In an attempt to remedy this situation, several organisations are engaged in the development of more energy-efficient approaches. One of the most interesting recent initiatives is a joint Rice University and Texas A&M University project that has developed a novel energy-efficient method for training DNNs, based on so-called ‘Early-Bird’ (EB) tickets, called an ‘EB Train.’ As Dr. Zhangyang 'Atlas' Wang, Assistant Professor of Electrical and Computer Engineering at The University of Texas at Austin (until recently, Assistant Professor of Computer Science and Engineering at Texas A&M University), explains, the Early Bird Ticket algorithm leverages an important recent finding called the lottery ticket hypothesis – which describes how a dense and randomly initialised deep neural network (DNN) has a small but critical subnetwork, known as a ‘winning ticket,’ that can be ‘trained alone to achieve a comparable accuracy to the former in a similar number of iterations.’
Figure 4, Drawing Early-Bird Tickets: Towards More Efficient Training of Deep Networks
Experiments using state-of-the-art benchmarks and models show that the EB Train system can achieve substantial energy savings (of up to 580-1000 per cent) while ‘maintaining the same or even better accuracy compared to directly training the original using standard algorithms.’
Utilising redundancy
According to Wang, while it is ‘straightforward’ to think that training such small subnetworks will cost less resources than the original model, the process of identifying the winning ticket usually requires developers to employ the costly ‘train-prune-retrain’ process, which results in ‘heavy overhead’ and limits to the practical benefits for efficient training.
“Our main contribution is to demonstrate that a winning ticket can actually be identified at a very early training stage, and with drastically lower overheads, via a few low-cost training schemes,” says Wang.
“We call such discovered winning tickets Early-Bird tickets. Taking advantage of that, we propose an efficient DNN training scheme to quickly discover an Early-Bird ticket of the target DNN and then to focus on training the ticket only. To our best knowledge, this is the first step taken towards exploiting winning tickets for a realistic efficient training goal,” he adds.
The Early-Bird Ticket project forms part of the teams’ systematic research efforts to develop ultra-efficient deep learning, supported by the NSF Real-Time Machine Learning (RTML) program launched in 2019. The program seeks to lay the foundation for next-generation co-design of RTML algorithms and hardware, with the principal focus on developing novel hardware architectures and learning algorithms in which all stages of training (including incremental training, hyperparameter estimation, and deployment) can be performed in real time.
“The success of Early-Bird Ticket re-affirms the huge potential of digging and utilizing the redundancy in deep learning for more resource savings than currently. We now plan to integrate Early-Bird Ticket, as well as other efficient learning techniques developed by us, into a few robotics applications where the continual learning capability in resource-constrained conditions is often critically demanded,” adds Wang.
Once-for-all network
Elsewhere, a research team at the Massachusetts Institute of Technology (MIT) has developed an automated AI system for training and running neural networks that significantly lowers the energy generally required to train each specialised neural network for new platforms - which can include billions of internet of things (IoT) devices.

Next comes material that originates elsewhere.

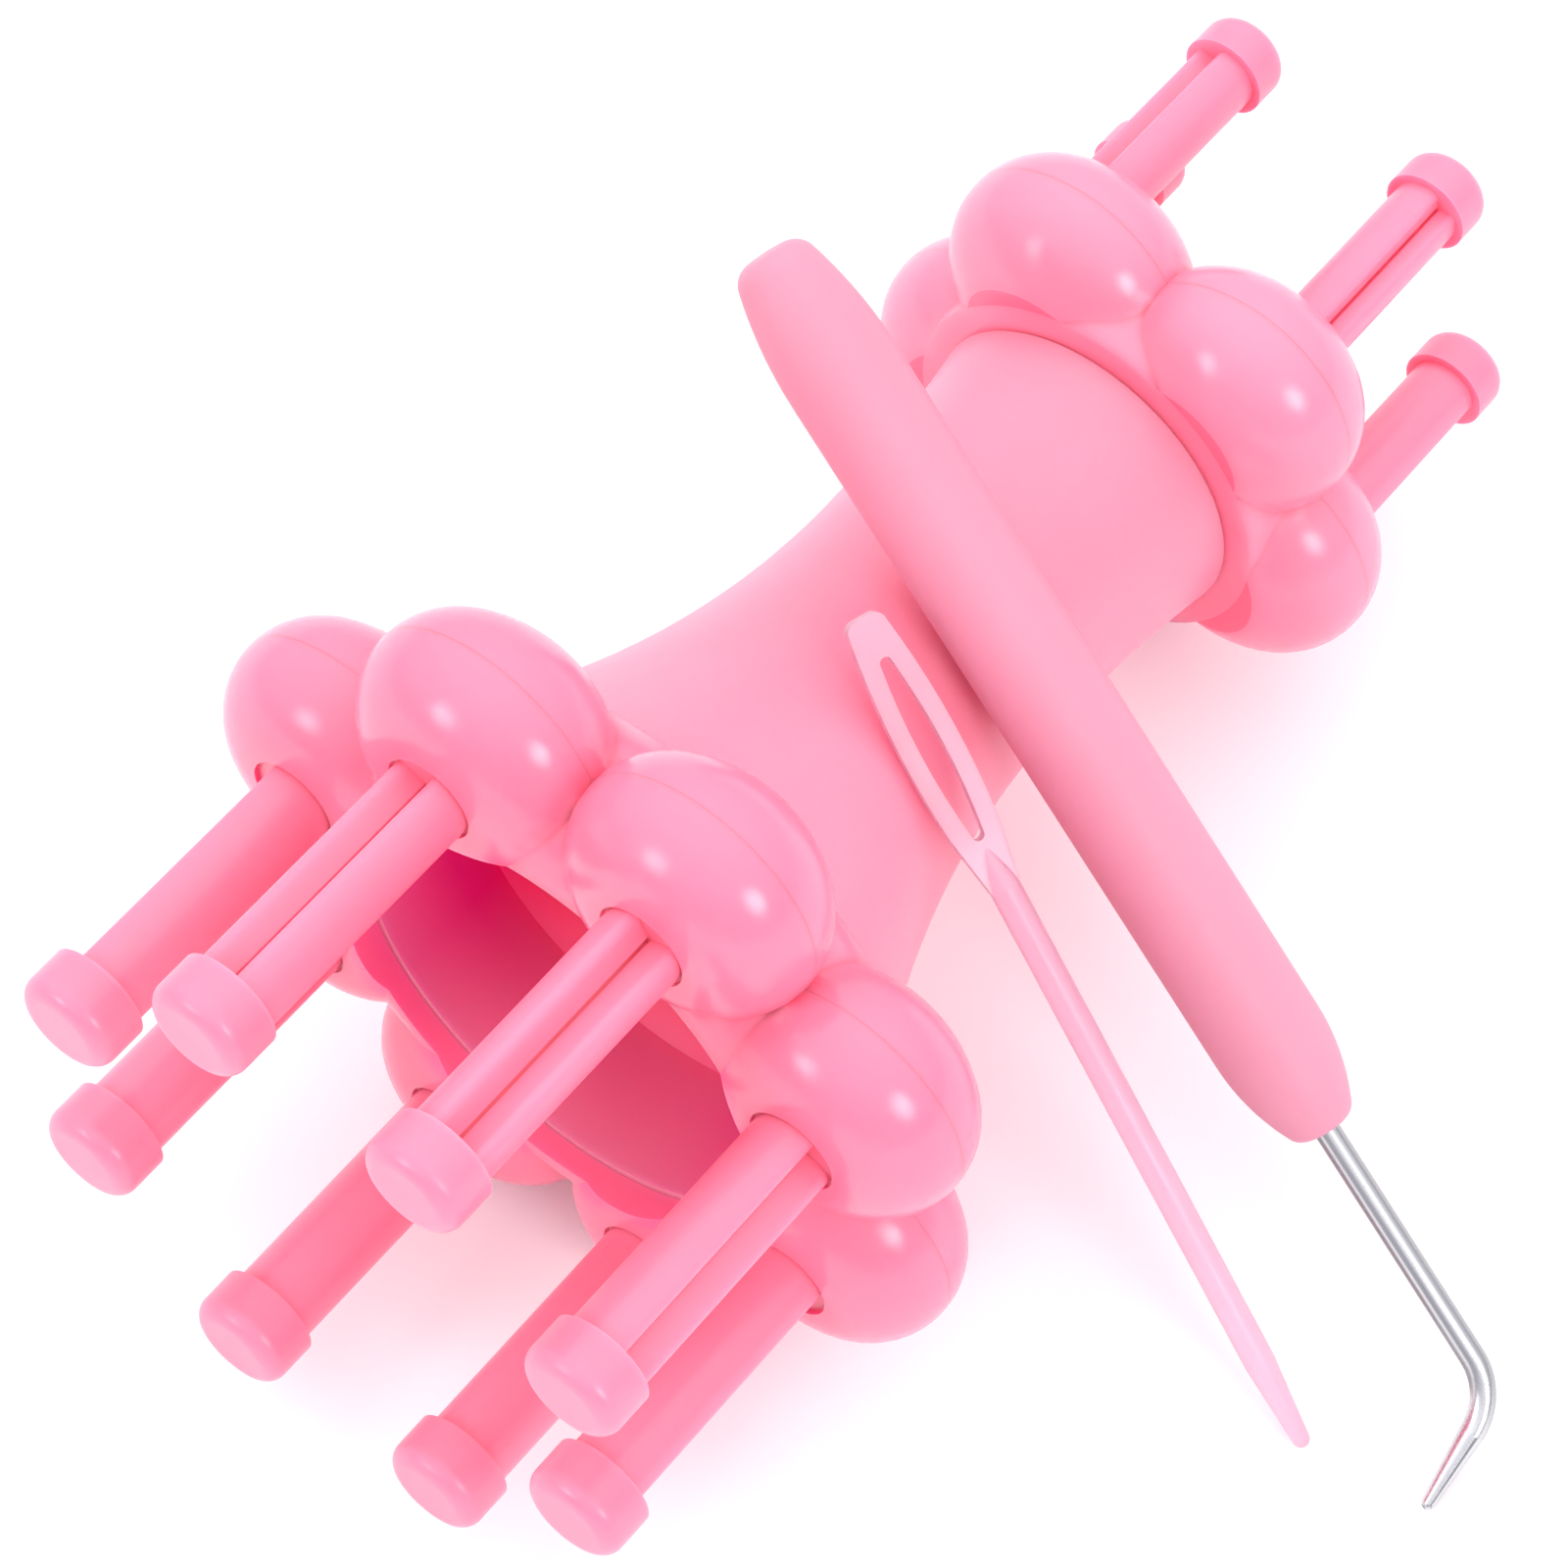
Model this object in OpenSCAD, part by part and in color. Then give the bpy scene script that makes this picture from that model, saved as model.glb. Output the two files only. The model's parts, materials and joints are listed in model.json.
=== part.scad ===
// Double-ended spool loom for knitting cord by hand, with a hook pick and an eyed needle leaning on it.
// Millimetres. The loom is drawn upright about its own axis, wide crown up, and then laid on its side.

/* [Barrel] */
// Outside radius of the barrel at its waist
waist_r = 13.4; // [12:0.1:15]
// Wall of the barrel
wall = 2.0; // [1.6:0.1:2.4]
// Radius of the arc that flares from the waist to the wide crown
flare_arc_r = 75; // [68:1:90]
// Radius of the arc from the waist to the narrow crown
neck_arc_r = 135; // [120:1:160]
// Station of the waist along the axis
waist_z = -12; // [-14:0.5:-10]
// Overlap of the radii where one moulding is pressed into another
press = 0.02; // [0.01:0.005:0.03]

/* [Wide crown] */
// Radius of the circle that the pegs stand on
wide_circle_r = 27.25; // [26.5:0.05:28]
// Station of the widest level of the lobes
wide_z = 33.0; // [32:0.1:34]
// Radius of one lobe at its widest level
wide_lobe_r = 11.2; // [10.8:0.1:11.6]
// Radius of the open mouth
mouth_r = 21.2; // [20.9:0.05:21.5]
// Radius of the ring that joins the lobes
web_r = 7.6; // [7.2:0.1:7.9]
// Distance from the widest level of the lobes back to the middle of that ring
web_drop = 1.7; // [1.4:0.1:2]
// Distance from the widest level to the step inside the mouth
ledge_up = 3.7; // [3.2:0.1:4.2]
// Station of the undersides of the peg heads
wide_head_z = 62.7; // [58:0.1:66]

/* [Narrow crown] */
// Radius of the circle that the pegs stand on
narrow_circle_r = 18.2; // [17.8:0.1:18.8]
// Radius of the circle that the lobe centres stand on
narrow_lobe_circle_r = 14.8; // [14.4:0.1:15.2]
// Station of the widest level of the lobes
narrow_z = -40; // [-41:0.1:-39]
// Radius of one lobe at its widest level
narrow_lobe_r = 11.3; // [10.9:0.1:11.7]
// Radius of the open outlet
outlet_r = 12.0; // [11.7:0.05:12.3]
// Radius of the flat collar that the barrel stands on
collar_r = 17.3; // [16.8:0.1:17.8]
// Radius of the collar's drafted side at the widest level of the lobes
collar_foot_r = 18.6; // [18:0.1:18.9]
// Distance from the widest level to the flat of the collar
collar_up = 7.4; // [7:0.1:7.7]
// Rise of the dished lobes outside the collar for each millimetre outwards
dish_slope = 0.2; // [0.1:0.02:0.3]
// Distance from the widest level down to the step inside the outlet
outlet_step = 3.0; // [2.5:0.1:3.5]
// Radius of the barrel's spigot inside the crown
spigot_r = 13.2; // [13:0.05:13.5]
// Station of the undersides of the peg heads
narrow_head_z = -63.7; // [-66:0.1:-60]

/* [Lobes] */
// Height of a lobe above its widest level on the peg side
lobe_front_h = 7.2; // [7.1:0.05:7.6]
// Height of a lobe above its widest level on the barrel side
lobe_rear_h = 8.6; // [8.3:0.1:8.9]
// Radius of the round side of a lobe
lobe_side_r = 7.0; // [6.8:0.05:7.05]

/* [Pegs] */
// Radius of a shaft on the wide crown
wide_peg_r = 3.7; // [3.5:0.05:3.8]
// Radius of a head on the wide crown
wide_head_r = 4.5; // [4.3:0.1:4.9]
// Height of a head on the wide crown
wide_head_h = 4.6; // [4:0.1:5.2]
// Radius of a shaft on the narrow crown
narrow_peg_r = 3.1; // [2.9:0.05:3.3]
// Radius of a head on the narrow crown
narrow_head_r = 3.9; // [3.7:0.1:4.1]
// Height of a head on the narrow crown
narrow_head_h = 4.2; // [3.8:0.1:4.6]
// Radius of the rounded edge of a head
head_round = 1.5; // [1:0.1:1.8]
// Distance from the widest level of the lobes to the foot of a peg
peg_foot_up = 1.6; // [1.2:0.1:2.4]
// Distance from the middle of a wide crown's shaft to the bottom of its groove
wide_groove_in = 1.1; // [0.9:0.05:1.5]
// Distance from the middle of a narrow crown's shaft to the bottom of its groove
narrow_groove_in = 1.7; // [1.4:0.05:1.9]
// Radius of the rounded lips of the groove on the wide crown
wide_lip_r = 0.8; // [0.5:0.05:1]
// Radius of the rounded lips of the groove on the narrow crown
narrow_lip_r = 0.6; // [0.4:0.05:0.7]
// Width of the narrow slot at the bottom of the groove
slot_w = 0.3; // [0.2:0.05:0.4]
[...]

As Dr. Song Han, assistant professor in the Department of Electrical Engineering and Computer Science at MIT, explains, deep learning (DL) models need to be deployed on a diversity of hardware platforms, ranging from cloud servers with trillions of FLOPs/s to mobile phones and micro-controllers that have orders of magnitude lower computation and memory.

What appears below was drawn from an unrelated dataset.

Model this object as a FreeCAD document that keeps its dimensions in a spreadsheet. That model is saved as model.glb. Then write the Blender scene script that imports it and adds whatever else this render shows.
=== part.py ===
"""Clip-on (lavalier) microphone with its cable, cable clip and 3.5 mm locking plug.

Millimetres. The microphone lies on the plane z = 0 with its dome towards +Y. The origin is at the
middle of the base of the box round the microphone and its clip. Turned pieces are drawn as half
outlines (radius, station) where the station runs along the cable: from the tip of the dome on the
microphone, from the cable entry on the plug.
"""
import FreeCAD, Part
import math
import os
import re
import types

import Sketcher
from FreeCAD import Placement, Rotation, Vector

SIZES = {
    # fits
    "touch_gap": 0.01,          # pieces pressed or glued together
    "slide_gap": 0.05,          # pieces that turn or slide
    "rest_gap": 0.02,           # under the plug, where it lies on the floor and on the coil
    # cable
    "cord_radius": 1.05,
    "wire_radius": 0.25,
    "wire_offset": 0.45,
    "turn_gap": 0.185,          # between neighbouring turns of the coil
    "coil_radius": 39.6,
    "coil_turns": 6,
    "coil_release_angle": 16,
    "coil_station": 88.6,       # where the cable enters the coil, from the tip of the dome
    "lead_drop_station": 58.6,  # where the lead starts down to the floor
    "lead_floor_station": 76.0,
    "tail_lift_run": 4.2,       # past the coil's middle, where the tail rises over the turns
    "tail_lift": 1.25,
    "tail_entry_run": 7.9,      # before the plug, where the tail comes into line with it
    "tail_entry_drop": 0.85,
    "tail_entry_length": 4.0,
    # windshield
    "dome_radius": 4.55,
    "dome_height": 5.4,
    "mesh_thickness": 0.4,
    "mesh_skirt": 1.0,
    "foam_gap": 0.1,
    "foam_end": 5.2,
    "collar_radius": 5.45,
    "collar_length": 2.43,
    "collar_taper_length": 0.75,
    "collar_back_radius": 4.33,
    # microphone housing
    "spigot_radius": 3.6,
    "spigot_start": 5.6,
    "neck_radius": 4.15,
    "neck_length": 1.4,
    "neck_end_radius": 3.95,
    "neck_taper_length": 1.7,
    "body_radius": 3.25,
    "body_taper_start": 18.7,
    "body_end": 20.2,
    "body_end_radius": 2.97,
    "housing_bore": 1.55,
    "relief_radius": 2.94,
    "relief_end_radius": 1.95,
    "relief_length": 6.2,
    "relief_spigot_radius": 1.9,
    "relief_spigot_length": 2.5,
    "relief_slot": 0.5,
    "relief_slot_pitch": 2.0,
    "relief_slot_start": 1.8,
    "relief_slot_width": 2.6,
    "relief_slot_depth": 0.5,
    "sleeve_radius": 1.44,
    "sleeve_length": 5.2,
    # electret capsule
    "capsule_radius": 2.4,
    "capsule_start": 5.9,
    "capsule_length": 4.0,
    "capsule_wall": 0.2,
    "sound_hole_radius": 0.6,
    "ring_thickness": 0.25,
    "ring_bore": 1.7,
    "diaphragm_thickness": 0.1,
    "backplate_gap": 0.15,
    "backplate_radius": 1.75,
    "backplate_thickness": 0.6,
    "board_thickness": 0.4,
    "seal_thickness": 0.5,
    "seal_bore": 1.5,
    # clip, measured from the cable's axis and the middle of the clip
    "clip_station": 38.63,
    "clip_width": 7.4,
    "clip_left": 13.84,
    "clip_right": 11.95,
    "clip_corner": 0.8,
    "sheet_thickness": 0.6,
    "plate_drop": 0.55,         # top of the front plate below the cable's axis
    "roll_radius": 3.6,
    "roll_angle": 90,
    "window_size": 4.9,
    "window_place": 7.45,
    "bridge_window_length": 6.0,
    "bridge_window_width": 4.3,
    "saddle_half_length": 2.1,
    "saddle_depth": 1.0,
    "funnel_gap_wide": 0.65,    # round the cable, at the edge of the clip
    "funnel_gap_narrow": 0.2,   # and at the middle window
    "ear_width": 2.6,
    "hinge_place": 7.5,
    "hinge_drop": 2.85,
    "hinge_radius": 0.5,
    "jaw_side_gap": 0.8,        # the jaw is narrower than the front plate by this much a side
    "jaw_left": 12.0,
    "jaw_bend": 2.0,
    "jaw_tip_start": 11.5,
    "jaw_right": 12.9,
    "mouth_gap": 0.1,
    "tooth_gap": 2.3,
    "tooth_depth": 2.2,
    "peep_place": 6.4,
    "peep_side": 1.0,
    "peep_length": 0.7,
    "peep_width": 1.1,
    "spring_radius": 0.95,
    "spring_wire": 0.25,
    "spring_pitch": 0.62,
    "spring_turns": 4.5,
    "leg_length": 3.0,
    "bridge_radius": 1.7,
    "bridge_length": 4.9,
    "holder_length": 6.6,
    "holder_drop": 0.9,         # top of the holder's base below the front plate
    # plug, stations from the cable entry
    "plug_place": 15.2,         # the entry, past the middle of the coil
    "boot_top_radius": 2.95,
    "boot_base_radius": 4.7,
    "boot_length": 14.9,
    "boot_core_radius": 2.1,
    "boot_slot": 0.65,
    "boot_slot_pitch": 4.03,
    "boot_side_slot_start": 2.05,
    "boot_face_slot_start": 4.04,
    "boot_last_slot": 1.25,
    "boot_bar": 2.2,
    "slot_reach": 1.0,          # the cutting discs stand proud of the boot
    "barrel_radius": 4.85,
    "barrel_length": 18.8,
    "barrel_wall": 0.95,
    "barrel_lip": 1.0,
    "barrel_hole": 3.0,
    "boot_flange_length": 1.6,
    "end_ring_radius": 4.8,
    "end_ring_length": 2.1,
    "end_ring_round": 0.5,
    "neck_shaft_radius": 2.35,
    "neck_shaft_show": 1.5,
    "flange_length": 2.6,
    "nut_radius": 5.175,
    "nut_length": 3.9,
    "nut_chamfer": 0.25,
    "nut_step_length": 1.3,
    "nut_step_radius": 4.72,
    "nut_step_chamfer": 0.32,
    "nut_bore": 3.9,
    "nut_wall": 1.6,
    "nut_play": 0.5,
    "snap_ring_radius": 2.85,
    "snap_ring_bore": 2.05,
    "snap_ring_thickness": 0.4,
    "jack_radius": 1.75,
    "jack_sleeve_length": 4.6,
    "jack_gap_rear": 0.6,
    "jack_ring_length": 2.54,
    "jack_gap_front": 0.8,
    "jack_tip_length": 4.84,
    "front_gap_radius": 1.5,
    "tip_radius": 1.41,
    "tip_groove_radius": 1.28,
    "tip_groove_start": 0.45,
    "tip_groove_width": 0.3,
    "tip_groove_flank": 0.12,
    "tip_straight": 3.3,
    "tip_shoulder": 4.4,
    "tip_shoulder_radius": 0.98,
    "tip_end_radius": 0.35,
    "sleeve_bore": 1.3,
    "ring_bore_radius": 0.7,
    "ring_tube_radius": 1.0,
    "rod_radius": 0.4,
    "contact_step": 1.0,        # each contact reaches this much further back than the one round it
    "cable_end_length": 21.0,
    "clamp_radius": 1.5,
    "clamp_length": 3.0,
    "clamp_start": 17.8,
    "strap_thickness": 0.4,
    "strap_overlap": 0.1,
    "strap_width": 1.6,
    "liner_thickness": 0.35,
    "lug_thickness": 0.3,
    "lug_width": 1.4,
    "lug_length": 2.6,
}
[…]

“To achieve the best performance, many deep learning experts are required to carefully tune the architecture of the DL model for each hardware and efficiency constraint. The process of training DL models also requires vast computational resources, causing excessive energy consumption,” says Han.

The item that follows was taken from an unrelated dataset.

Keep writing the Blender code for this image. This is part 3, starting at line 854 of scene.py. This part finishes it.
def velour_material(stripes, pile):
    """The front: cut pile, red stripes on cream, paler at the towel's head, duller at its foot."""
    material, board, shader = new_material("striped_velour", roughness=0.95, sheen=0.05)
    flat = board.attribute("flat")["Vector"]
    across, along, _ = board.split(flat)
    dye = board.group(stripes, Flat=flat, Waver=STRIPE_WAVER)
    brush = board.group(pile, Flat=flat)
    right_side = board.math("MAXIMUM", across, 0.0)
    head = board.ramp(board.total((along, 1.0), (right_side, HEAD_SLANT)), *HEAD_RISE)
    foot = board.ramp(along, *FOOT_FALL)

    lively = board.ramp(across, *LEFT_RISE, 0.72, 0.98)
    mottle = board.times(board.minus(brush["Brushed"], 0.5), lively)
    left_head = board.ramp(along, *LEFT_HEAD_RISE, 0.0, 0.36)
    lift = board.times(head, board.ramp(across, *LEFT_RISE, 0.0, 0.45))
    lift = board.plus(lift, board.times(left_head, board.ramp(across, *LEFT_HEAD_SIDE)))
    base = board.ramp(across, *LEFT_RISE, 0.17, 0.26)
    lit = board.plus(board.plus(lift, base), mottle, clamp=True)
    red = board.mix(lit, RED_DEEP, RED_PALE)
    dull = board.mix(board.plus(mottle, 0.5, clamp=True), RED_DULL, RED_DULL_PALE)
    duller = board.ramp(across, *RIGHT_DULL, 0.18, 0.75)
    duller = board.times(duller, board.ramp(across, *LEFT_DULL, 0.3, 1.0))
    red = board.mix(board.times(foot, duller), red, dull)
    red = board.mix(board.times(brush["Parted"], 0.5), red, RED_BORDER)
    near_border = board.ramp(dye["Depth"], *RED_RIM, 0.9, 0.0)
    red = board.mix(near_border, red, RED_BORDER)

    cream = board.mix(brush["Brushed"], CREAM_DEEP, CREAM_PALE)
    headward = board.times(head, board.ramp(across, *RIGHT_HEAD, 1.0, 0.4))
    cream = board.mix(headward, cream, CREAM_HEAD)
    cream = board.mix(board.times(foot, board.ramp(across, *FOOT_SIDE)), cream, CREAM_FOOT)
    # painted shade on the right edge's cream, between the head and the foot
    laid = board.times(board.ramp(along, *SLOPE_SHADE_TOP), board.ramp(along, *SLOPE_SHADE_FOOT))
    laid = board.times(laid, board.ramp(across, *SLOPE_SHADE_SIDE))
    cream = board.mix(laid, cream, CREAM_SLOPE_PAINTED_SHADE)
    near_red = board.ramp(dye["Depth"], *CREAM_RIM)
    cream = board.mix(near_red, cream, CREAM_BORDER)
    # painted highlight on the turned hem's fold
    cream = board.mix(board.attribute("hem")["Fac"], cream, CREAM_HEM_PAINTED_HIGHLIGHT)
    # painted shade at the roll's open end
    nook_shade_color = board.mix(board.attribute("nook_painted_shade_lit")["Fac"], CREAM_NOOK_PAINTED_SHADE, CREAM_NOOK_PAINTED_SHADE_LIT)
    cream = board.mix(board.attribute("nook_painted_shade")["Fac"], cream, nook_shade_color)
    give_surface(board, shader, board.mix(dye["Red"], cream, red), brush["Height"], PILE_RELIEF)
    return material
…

In an effort to address this issue, the MIT team investigated an efficient AutoML technique called ‘Once-for-All’ to reduce the cost of deep learning by decoupling model training from architecture search processes. To this end, it trained a once-for-all (OFA) network that supports a range of architectural settings, including depth, width, kernel size and resolution – with inference performed by selecting different parts of the OFA network without retraining.
Train a once-for-all network
According to Han, another key area for the development of ‘efficient and green AI inference’ is TinyML. Although machine learning models used to run on cutting-edge GPUs operating at 300 Watts – and recent techniques have brought AI to mobile devices – he points out that machine learning on tiny IoT devices running at mW are less explored. In order to expand work in this area, he and his team propose the use of MCUNet to enable ‘practical deep learning on microcontrollers.’
“Our work demonstrates that it is feasible to enable ImageNet-scale deep learning applications on microcontrollers, showing that the era of low-cost, low-energy TinyML has arrived,” he adds.
Edge devices
In Han’s view, the high energy use involved in training and running neural networks is particularly problematic when applied to ‘energy-constrained’ edge devices like mobile phones – which will rapidly run out of battery power if energy use is too high. He observes that low energy use is also ‘essential’ for IoT devices relying on a button battery designed to last for several months and energy-harvesting devices that take a small amount of energy from the environment for running networks.
“Training a neural network is energy-intensive. According to a report by researchers at the University of Massachusetts at Amherst, the amount of power required for training and searching a certain neural network architecture involves the emissions of roughly 626,000 pounds of carbon dioxide. That’s equivalent to nearly five times the lifetime emissions of the average US car,” he says.
For Han, this issue becomes ‘even more severe’ in the model deployment phase, where developers need many different DNNs to fit diverse hardware platforms, each with ‘different properties and computational resources.’
“As the number of intelligent edge devices is growing dramatically, this issue will worsen over time. Additionally, large energy consumption will translate to large CO2 emissions, thereby leading to environmental issues,” he adds.
In contrast to existing approaches that use the same neural network for all hardware platforms, Han and his teams’ approach will customise the neural network architecture for each target hardware and efficiency constraint. This means it can provide better hardware efficiency without sacrificing accuracy and, more importantly for Han, ‘does not require extra marginal training cost when adding new target hardware devices.’
Looking ahead, Han also reveals that the MIT team intends to continue rolling out the new system for additional applications.
“Our MCUNet project can already achieve real-life vision and audio applications on commercial microcontrollers costing less that, or equal to, five dollars. We will extend the framework to support more complicated tasks like object detection on embedded tiny devices,” he adds.